Decision Support System
The Decision Support System (DSS) is a tool which shows how waste heat could be recovered in industrial processes. The minimum data required for the simulation can be taken from the CE-HEAT cadastre and more data can be further added by users to refine the results. The output is a pre-feasibility study useful also for policy makers to define which incentive schemes should be developed to make waste heat recovering an attractive investment.
What is the DSS?
The Decision Support System (DSS) has been developed within CE-HEAT project. The tool shows the opportunities of waste heat recovery in industrial processes.
By filling in the required data on waste heat and (possibly) on energy costs and incentive schemes, the Decision Support System identifies the available technologies from a technical and economic point of view. The considered technologies are:
- Organic Rankine Cycle (ORC) to produce electricity
- Absorption regeneration unit (ABS) for cooling
- Heat Exchanger (HE) for heating (ex. Pre-heating in a productive process)
- District Heating (District) for district heating (length of the grid is required)
- Heat Pump (HP) to rise the temperature of a source at a higher temperature
- Match solution (MATCH) with the installation of both an ORC and a District Heating
For each solution the DSS provides two energy environmental parameters - avoided CO2 emissions (CO2) and Primary Energy Saving (PES) - and four financial parameters - Payback Period (PB), Internal Rate of Return (IRR), Net Present Value (NPV) and Debt Service Coverage Ratio (DSCR).
The solutions provided for each case are technologically viable, on the basis of the temperature of the waste heat and the emission profile, and economically feasible as they guarantee a PB<20 years, IRR>3.5% and DSCR>1.
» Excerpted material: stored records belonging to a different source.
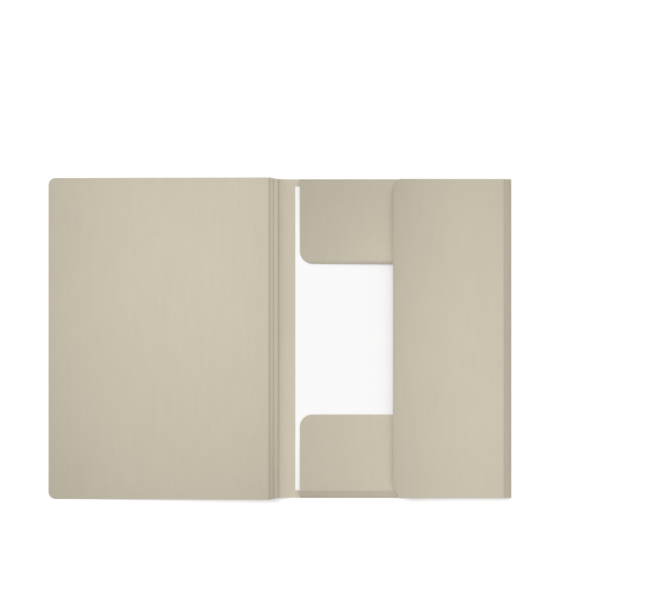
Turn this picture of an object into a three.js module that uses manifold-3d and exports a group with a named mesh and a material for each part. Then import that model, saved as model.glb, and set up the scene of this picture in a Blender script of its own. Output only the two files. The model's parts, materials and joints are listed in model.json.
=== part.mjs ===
// Three flap folder of thin card, lying open on a table with a few sheets of paper in it.
// One die cut sheet is creased into a front cover, a spine, a back panel, two end flaps
// and a side flap. It is divided only at the creases where the cover and the side flap swing.
// Millimetres, +Z up, the cover opened towards -X. The origin is under the middle of the folder.
import * as THREE from 'three';
import { mergeVertices } from 'three/addons/utils/BufferGeometryUtils.js';
import Module from 'manifold-3d';

// Card
const cardThickness = 0.4;
const creaseGap = 0.25; // from a crease's axis to the edge of the card on either side of it
const layerGap = 0.3; // between one layer and the layer that it lies on
const foldRadius = 0.5; // of the card's middle, where it is folded without a gap

// Back panel, which lies on the table
const backWidth = 228.4;
const backHeight = 312;
const backLiftLength = 17; // the strip beside the spine that rises off the table
const backLiftAngle = rad(20);

// Spine, with a score line along its middle
const spineWidth = 8.9;
const spineTilt = rad(18);
const scoreDepth = 0.12;
const scoreWidth = 0.7;

// Front cover
const coverWidth = 216.6;
const coverOverhang = 1.3; // past the back panel, at the top and at the bottom
const coverEaseLength = 70; // the stretch in which the cover levels out onto the table
const coverCornerRadius = 7;

// Top and bottom flaps, alike, folded in from the two ends of the back panel
const endFlapLength = 74;
const endFlapLeftInset = 21.5; // from the spine's crease
const endFlapRightInset = 16; // from the back panel's right edge
const endFlapCornerRadius = 12;
const endFlapEaseLength = 40; // the stretch in which the flap levels out onto the paper
const endGussetWidth = 7.2; // between its two folds
const endGussetAngle = rad(18); // above the back panel

// Side flap, folded in from the right over both end flaps
const sideFlapLength = 108.6;
const sideFlapCornerLength = 6.5; // of the cut corner, along X
const sideFlapCornerHeight = 12; // of the cut corner, along Y
const sideFlapCurlLength = 70; // the stretch beside the free edge that curls up
const sideFlapCurlAngle = rad(4);
const sideGussetWidth = 8.2;
const sideFoldHeight = 0.7; // of the fold's axis above the table

// Paper, lying on the back panel against the side flap's fold
const paperWidth = 210;
const paperHeight = 297;
const paperRightInset = 1.15; // from the back panel's right edge
const sheetThickness = 0.1;
const sheetCount = 4;
const paperSeatGap = 0.1;

// Finish of the surfaces
const cardColour = '#c9c0ad';
const paperColour = '#f5f5f3';

const bendStep = rad(15); // of turn, for each facet of a fold
const curlSteps = 6; // facets along a gentle curve
const arcSegments = 12; // facets round a corner in plan
const reach = 40; // how far a cutting outline runs past the card, above and below

const coverHeight = backHeight + 2 * coverOverhang;

const wasm = await Module();
wasm.setup();

function rad(degrees) {
  return THREE.MathUtils.degToRad(degrees);
}

// The middle line of a bent card: a list of places and headings, followed from a start.
// A move runs straight for its length, or turns by an angle on the way.
function bendLine(start, heading, moves) {
  const line = [{ x: start.x, y: start.y, heading }];
  for (const { run, turn = 0 } of moves) {
    const tight = Math.abs(turn) / bendStep;
    const steps = turn === 0 ? 1 : Math.max(curlSteps, Math.ceil(tight));
    for (let step = 0; step < steps; step += 1) {
      const last = line.at(-1);
      const middle = last.heading + turn / steps / 2;
      const chord = turn === 0 ? run : (2 * run / turn) * Math.sin(turn / steps / 2);
      line.push({
        x: last.x + chord * Math.cos(middle),
        y: last.y + chord * Math.sin(middle),
        heading: last.heading + turn / steps,
      });
    }
  }
  return line;
}

// A fold of the card's middle line round the fold radius
function fold(angle) {
  return { run: foldRadius * angle, turn: angle };
}

// The outline of the card's section, half a thickness to either side of its middle line
function sectionOf(line) {
  const side = (offset) => line.map(({ x, y, heading }) => new THREE.Vector2(
    x - offset * Math.sin(heading),
    y + offset * Math.cos(heading),
  ));
  const half = cardThickness / 2;
  return new THREE.Shape([...side(-half), ...side(half).reverse()]);
}

function extrude(shape, depth) {
  return new THREE.ExtrudeGeometry(shape, {
    depth,
    bevelEnabled: false,
    curveSegments: arcSegments,
  });
}

// A section drawn in X and Z, extruded along Y and centred on it
function sweepAlongY(shape, width) {
  return extrude(shape, width).rotateX(Math.PI / 2).translate(0, width / 2, 0);
}

// A section drawn in Y and Z, extruded along X from a start
function sweepAlongX(shape, start, width) {
  return extrude(shape, width).rotateX(Math.PI / 2).rotateZ(Math.PI / 2).translate(start, 0, 0);
}

// A flat piece of card with this outline in X and Y, its middle at z = 0
function plate(outline) {
  return extrude(outline, cardThickness).translate(0, 0, -cardThickness / 2);
}

// A tall block with this outline, for trimming a bent card to its plan
function trimmer(outline) {
  return solidOf(extrude(outline, 2 * reach).translate(0, 0, -reach));
}

// A card bent along a middle line in X and Z, this wide in Y, trimmed to its outline in plan
function bentPanel(line, width, outline) {
  return geometryOf(solidOf(sweepAlongY(sectionOf(line), width)).intersect(trimmer(outline)));
}

function solidOf(geometry) {
  const bare = geometry.clone();
  bare.deleteAttribute('normal');
  bare.deleteAttribute('uv');
  const merged = mergeVertices(bare, 1e-5);
  return new wasm.Manifold(new wasm.Mesh({
    numProp: 3,
    vertProperties: new Float32Array(merged.attributes.position.array),
    triVerts: new Uint32Array(merged.index.array),
  }));
}

function geometryOf(solid) {
  const { vertProperties, triVerts } = solid.getMesh();
  const geometry = new THREE.BufferGeometry();
  geometry.setAttribute('position', new THREE.BufferAttribute(vertProperties, 3));
  geometry.setIndex(new THREE.BufferAttribute(triVerts, 1));
  geometry.computeVertexNormals();
  return geometry;
}

function cardMaterial() {
  return new THREE.MeshStandardMaterial({ color: cardColour, roughness: 0.88, metalness: 0 });
}

function paperMaterial() {
  return new THREE.MeshStandardMaterial({ color: paperColour, roughness: 0.9, metalness: 0 });
}

function named(name, geometry, material) {
  const mesh = new THREE.Mesh(geometry, material);
  mesh.name = name;
  return mesh;
}

// The back panel's middle line, from its right edge to the lifted edge beside the spine
function backLine() {
  const liftRadius = backLiftLength / backLiftAngle;
  const liftRun = liftRadius * Math.sin(backLiftAngle);
  const flatRun = backWidth - liftRun - creaseGap * Math.cos(backLiftAngle);
  return bendLine({ x: backWidth, y: cardThickness / 2 }, Math.PI, [
    { run: flatRun },
    { run: backLiftLength, turn: -backLiftAngle },
  ]);
}

// The spine's crease stands at x = 0, as high as the lifted edge of the back panel
function spineCreaseHeight() {
  return backLine().at(-1).y + creaseGap * Math.sin(backLiftAngle);
}

function paperTop() {
  return cardThickness + paperSeatGap + sheetCount * sheetThickness;
}

// The top flap's middle line in Y and Z: from inside the back panel round its outer fold,
// up the gusset, round the inner fold and down to the free edge just over the paper
function endFlapLine() {
  const half = cardThickness / 2;
  const rootLength = 4 * cardThickness;
  const gussetRise = endGussetWidth * Math.sin(endGussetAngle) + 2 * foldRadius;
  const freeEdgeHeight = paperTop() + layerGap + half;
  const drop = half + gussetRise - freeEdgeHeight;
  const straightRun = endFlapLength - endFlapEaseLength;
  const slope = drop / (straightRun + endFlapEaseLength / 2);
  const start = { x: backHeight / 2 - foldRadius - half - rootLength, y: half };
  return bendLine(start, 0, [
    { run: rootLength },
    fold(Math.PI - endGussetAngle),
    { run: endGussetWidth },
    fold(endGussetAngle + slope),
    { run: straightRun },
    { run: endFlapEaseLength, turn: -slope },
  ]);
}

function endFlapTop() {
  return Math.max(...endFlapLine().map(({ y }) => y)) + cardThickness / 2;
}

// The end flap's plan, with its two free corners rounded
function endFlapOutline(left, right, freeEdge) {
  const corner = endFlapCornerRadius;
  const beyond = backHeight / 2 + cardThickness;
  const outline = new THREE.Shape();
  outline.moveTo(left, beyond);
  outline.lineTo(left, freeEdge + corner);
  outline.absarc(left + corner, freeEdge + corner, corner, Math.PI, 1.5 * Math.PI, false);
  outline.lineTo(right - corner, freeEdge);
  outline.absarc(right - corner, freeEdge + corner, corner, 1.5 * Math.PI, 2 * Math.PI, false);
  outline.lineTo(right, beyond);
  return outline;
}

function backPanelWithEndFlaps() {
  const left = endFlapLeftInset;
  const right = backWidth - endFlapRightInset;
  const line = endFlapLine();
  const bent = solidOf(sweepAlongX(sectionOf(line), left, right - left));
  const topFlap = bent.intersect(trimmer(endFlapOutline(left, right, line.at(-1).x)));
  const bottomFlap = topFlap.rotate([0, 0, 180]).translate([left + right, 0, 0]);
  const panel = solidOf(sweepAlongY(sectionOf(backLine()), backHeight));
  return named('back_panel_with_end_flaps', geometryOf(panel.add(topFlap).add(bottomFlap)),
    cardMaterial());
}

// The spine runs along -X from its crease and grows from the back panel's height to the cover's
function spine() {
  const outline = new THREE.Shape([
    new THREE.Vector2(-creaseGap, -backHeight / 2),
    new THREE.Vector2(-creaseGap, backHeight / 2),
    new THREE.Vector2(creaseGap - spineWidth, coverHeight / 2),
    new THREE.Vector2(creaseGap - spineWidth, -coverHeight / 2),
  ]);
  const middle = -spineWidth / 2;
  const face = cardThickness / 2;
  const groove = new THREE.Shape([
    new THREE.Vector2(middle - scoreWidth, face + scoreDepth),
    new THREE.Vector2(middle, face - scoreDepth),
    new THREE.Vector2(middle + scoreWidth, face + scoreDepth),
  ]);
  const scored = solidOf(plate(outline)).subtract(solidOf(sweepAlongY(groove, 2 * coverHeight)));
  return named('spine', geometryOf(scored), cardMaterial());
}

// The cover's slope where it leaves its crease, from which it levels out onto the table
function coverSlope() {
  const height = spineCreaseHeight() - cardThickness / 2 + spineWidth * Math.sin(spineTilt);
  return height / (coverWidth - coverEaseLength / 2);
}

// The front cover runs along -X from its crease, with its two outer corners rounded
function frontCover() {
  const line = bendLine({ x: -creaseGap, y: 0 }, Math.PI, [
    { run: coverWidth - coverEaseLength - creaseGap },
    { run: coverEaseLength, turn: -coverSlope() },
  ]);
  const corner = coverCornerRadius;
  const top = coverHeight / 2;
  const outer = line.at(-1).x;
  const outline = new THREE.Shape();
  outline.moveTo(0, -top);
  outline.lineTo(0, top);
  outline.lineTo(outer + corner, top);
  outline.absarc(outer + corner, top - corner, corner, 0.5 * Math.PI, Math.PI, false);
  outline.lineTo(outer, corner - top);
  outline.absarc(outer + corner, corner - top, corner, Math.PI, 1.5 * Math.PI, false);
  return named('front_cover', bentPanel(line, coverHeight, outline), cardMaterial());
}

// The side gusset runs along +X from its fold, as if it were opened flat
function sideGusset() {
  const start = layerGap;
  const end = sideGussetWidth - creaseGap;
  const half = backHeight / 2;
  const outline = new THREE.Shape([
    new THREE.Vector2(start, -half),
    new THREE.Vector2(end, -half),
    new THREE.Vector2(end, half),
    new THREE.Vector2(start, half),
  ]);
  return named('side_gusset', plate(outline), cardMaterial());
}

// The side flap runs along +X from its crease, as if it were opened, face down:
// the curl of its free edge, which turns up when the flap is folded in, turns down here
function sideFlap() {
  const line = bendLine({ x: creaseGap, y: 0 }, 0, [
    { run: sideFlapLength - sideFlapCurlLength - creaseGap },
    { run: sideFlapCurlLength, turn: -sideFlapCurlAngle },
  ]);
  const half = backHeight / 2;
  const freeEdge = line.at(-1).x;
  const outline = new THREE.Shape([
    new THREE.Vector2(0, -half),
    new THREE.Vector2(freeEdge - sideFlapCornerLength, -half),
    new THREE.Vector2(freeEdge, sideFlapCornerHeight - half),
    new THREE.Vector2(freeEdge, half - sideFlapCornerHeight),
    new THREE.Vector2(freeEdge - sideFlapCornerLength, half),
    new THREE.Vector2(0, half),
  ]);
  return named('side_flap', bentPanel(line, backHeight, outline), cardMaterial());
}

function paperSheets() {
  const thickness = sheetCount * sheetThickness;
  const geometry = new THREE.BoxGeometry(paperWidth, paperHeight, thickness);
  const sheets = named('paper_sheets', geometry, paperMaterial());
  const middle = backWidth - paperRightInset - paperWidth / 2;
  sheets.position.set(middle, 0, paperTop() - thickness / 2);
  return sheets;
}

// A crease is a group that turns about Y, with what swings on it inside
function crease(x, z, angle, ...swinging) {
  const group = new THREE.Group();
  group.position.set(x, 0, z);
  group.rotation.y = angle;
  group.add(...swinging);
  return group;
}

function coverAndSpine() {
  const cover = crease(-spineWidth, 0, -spineTilt - coverSlope(), frontCover());
  return crease(0, spineCreaseHeight(), spineTilt, spine(), cover);
}

function gussetAndSideFlap() {
  const flapHeight = endFlapTop() + layerGap + cardThickness / 2;
  const gussetAngle = Math.asin((flapHeight - sideFoldHeight) / sideGussetWidth);
  const flap = crease(sideGussetWidth, 0, -gussetAngle, sideFlap());
  return crease(backWidth, sideFoldHeight, gussetAngle - Math.PI, sideGusset(), flap);
}

const sheet = new THREE.Group();
sheet.add(backPanelWithEndFlaps(), coverAndSpine(), gussetAndSideFlap(), paperSheets());
const span = new THREE.Box3().setFromObject(sheet, true);
sheet.position.x = -(span.min.x + span.max.x) / 2;

const folder = new THREE.Group();
folder.add(sheet);

export default folder;
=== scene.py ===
import json
import math

import bpy
import numpy as np
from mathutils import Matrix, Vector


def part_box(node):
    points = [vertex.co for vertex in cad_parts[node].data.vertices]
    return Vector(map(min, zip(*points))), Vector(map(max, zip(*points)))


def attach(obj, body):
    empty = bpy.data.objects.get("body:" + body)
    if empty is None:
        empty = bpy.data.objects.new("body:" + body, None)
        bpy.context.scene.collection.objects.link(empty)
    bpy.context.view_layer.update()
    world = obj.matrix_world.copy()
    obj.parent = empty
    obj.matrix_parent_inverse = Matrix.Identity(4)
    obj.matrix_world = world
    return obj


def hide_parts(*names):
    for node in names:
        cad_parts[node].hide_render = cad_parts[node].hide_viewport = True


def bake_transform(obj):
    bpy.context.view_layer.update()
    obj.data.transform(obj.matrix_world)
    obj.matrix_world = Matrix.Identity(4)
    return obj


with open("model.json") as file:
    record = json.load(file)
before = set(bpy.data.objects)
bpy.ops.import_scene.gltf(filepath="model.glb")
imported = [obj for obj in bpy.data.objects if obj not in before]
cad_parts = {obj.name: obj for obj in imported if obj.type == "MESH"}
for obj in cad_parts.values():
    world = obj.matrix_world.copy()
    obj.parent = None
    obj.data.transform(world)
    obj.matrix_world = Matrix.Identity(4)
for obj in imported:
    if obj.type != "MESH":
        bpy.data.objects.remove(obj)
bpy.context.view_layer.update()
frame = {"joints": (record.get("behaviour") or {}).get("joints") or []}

# Three flap folder of thin card, lying open on a table with a few sheets of paper in it.
# Each panel is a thin closed shell, bent from one flat sheet. Narrow strips of the same card
# carry the sheet across the four creases that swing. Metres, in the frame's own axes.
MM = 0.001

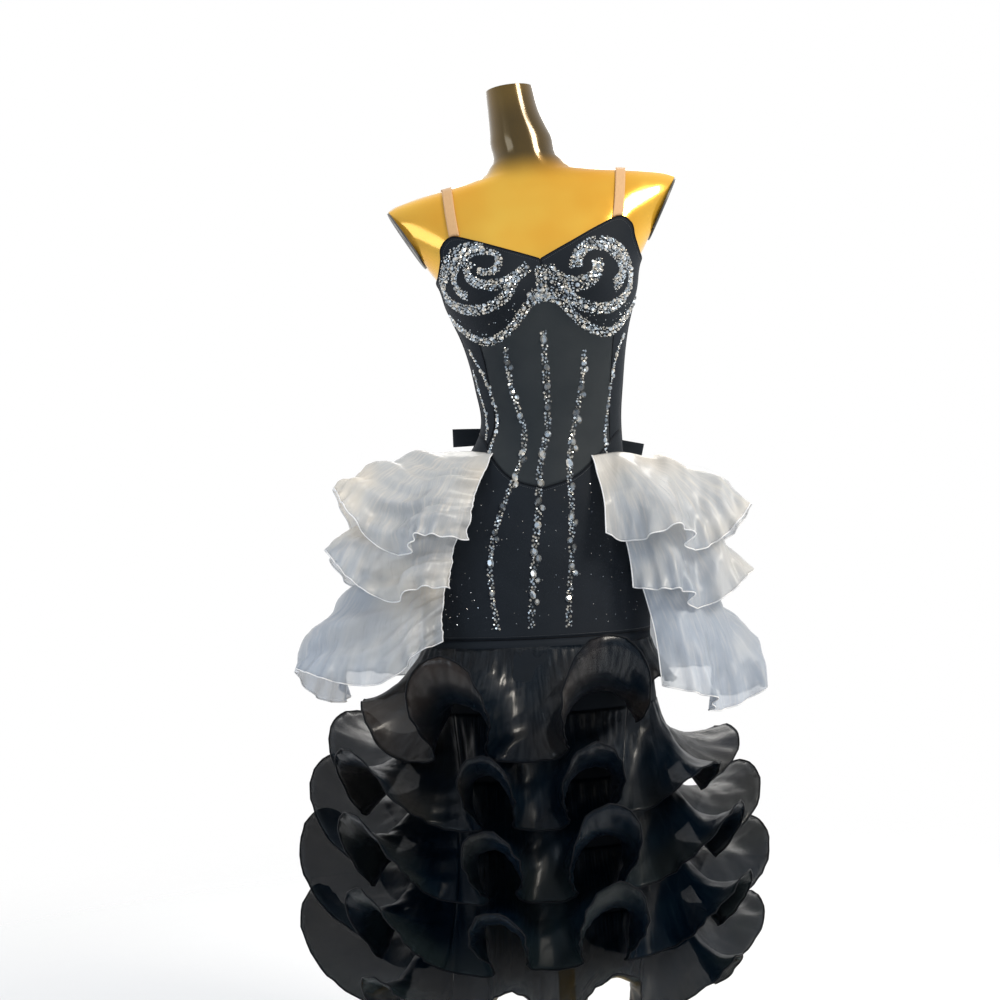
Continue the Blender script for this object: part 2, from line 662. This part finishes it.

The minimum dataset required in input is:
- Type of emission, the user can choose between fumes or water,
- Emission profile, the user can choose between continuous or discontinuous,
- The temperature, in Celsius degrees,
- The thermal power, in kW.
The advanced input requires:
- Thermal energy cost, the user can choose between 0,025; 0,05; 0,075; 0,1; 0,125; 0,15; 0,175; 0,2;
- Electricity cost, the user can choose between 0,03; 0,04; 0,05; 0,06; 0,07; 0,08; 0,09; 0,1; 0,11; 0,12;
- Grant: part of the initial investment covered by a sum of money provided by local/regional/national authorities, the user can choose between 0, 10, 20, 30, 40, 50%
- Incentive for saved TOE, the user can choose between 0, 100, 200, 300, 400€/TOE saved
- District heating length, in metres
The DSS has been designed to work jointly with the waste heat cadastre which is available on the on-line platform. The latter provides the user with all information needed for the DSS calculation.
Who uses the DSS and how?
The Decision Support System is designed mainly for investors and policy makers.
A potential investor can first check the waste heat cadastre for interesting waste heat sources. It is true that sources with high power, high temperature and continuous emission profile guarantee higher recovery opportunity, but sources physically located nearby energy demand could be preferred as the reuse of energy is easier. After choosing the source, the investorcan access data concerning the waste heat available in the cadastre. It is also possible to measure distances between the source and a potential energy demand. These data should be then used in the Decision Support System to assess different opportunities under an economic and technical point of view, as described in the previous paragraph.
Policy makers can make use of the DSS jointly with the waste heat cadastre to find waste heat sources available in their territories and assess the energy wasted in that area. Policy makers need to embed energy recovery planning in policy strategies to meet environmental goals. Recoverable waste heat sources, should be selected within the waste heat cadastre and data used in the DSS. Policy makers, by setting different grants and incentives for saved TOE, can define which incentive schemes should be developed to make waste heat recovery bankable.